Гостеприимный дом ее родителей, в котором мы, приезжая из деревни в Москву, постоянно бывали, я вспоминаю с глубокою признательностью. У Шоров дольше, чем у других, держались кое–какие последние запасы, которые они, не заглядывая в будущее, радушно и беззаботно скармливали всем, кто попадал к ним: и старым друзьям, и случайным знакомым. У них, в относительно еще комфортабельной обстановке, мы довольно часто встречались с Вячеславом Ивановым, со Шпетом, с семьею редактора «Русских ведомостей» Игнатова и со многими «бывшими людьми». Бывали у Шоров изредка и иностранцы, главным образом, любознательные немцы, пытавшиеся разгадать душу России, а попутно и выяснить, будет ли для Германии какая–нибудь польза от революции. Среди них наиболее интересным мне показался доктор Ионас, основавший впоследствии вместе с профессором русской истории Гешем Кёнигсбергский научный институт по исследованию Восточной Европы, а в частности России.

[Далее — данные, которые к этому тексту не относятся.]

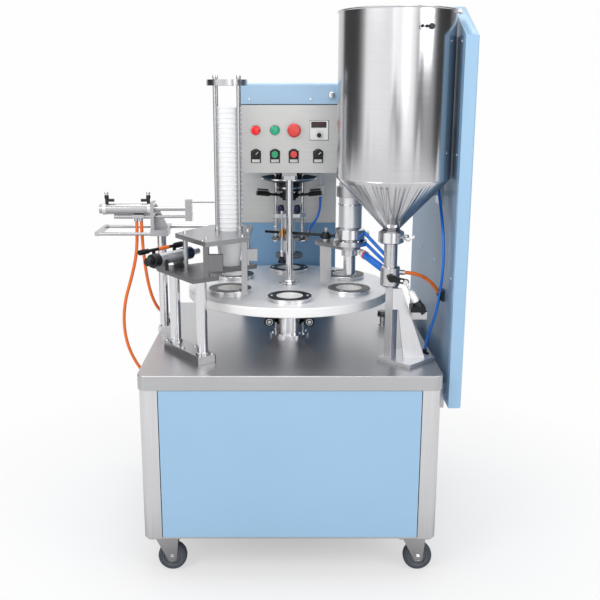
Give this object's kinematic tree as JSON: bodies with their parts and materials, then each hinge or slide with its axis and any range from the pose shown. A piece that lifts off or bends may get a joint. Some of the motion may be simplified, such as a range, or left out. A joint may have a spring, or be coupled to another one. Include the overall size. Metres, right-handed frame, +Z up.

Как памятны мне поздние летние вечера на небольшом балконе у Шоров. Летняя Москва была по–старому полна своею милою провинциальною грустью. Пахло пылью, нагретым за день железом крыш и увядающим жасмином. Изредка доносились поспешные одинокие шаги. В гостиной о чем–то несбыточном раздумчиво пела виолончель Юрия Шора и было до полной утраты ощущения своего собственного «я» непонятно, почему засевшие в недалеком Кремле большевики творят в этом тихом, печально–прекрасном мире свое злое, громкое, бесскорбно–мажорное дело и почему, творя его, они приглашают в Кремль трио «Шор, Крейн и Эрлих» и слушают музыку чуть ли не со слезами на глазах.

Играя в Кремле, Давид Соломонович Шор не раз пользовался сентиментальными слезами «великих мира сего», чтобы выхлопотать помилование для невинно осужденных.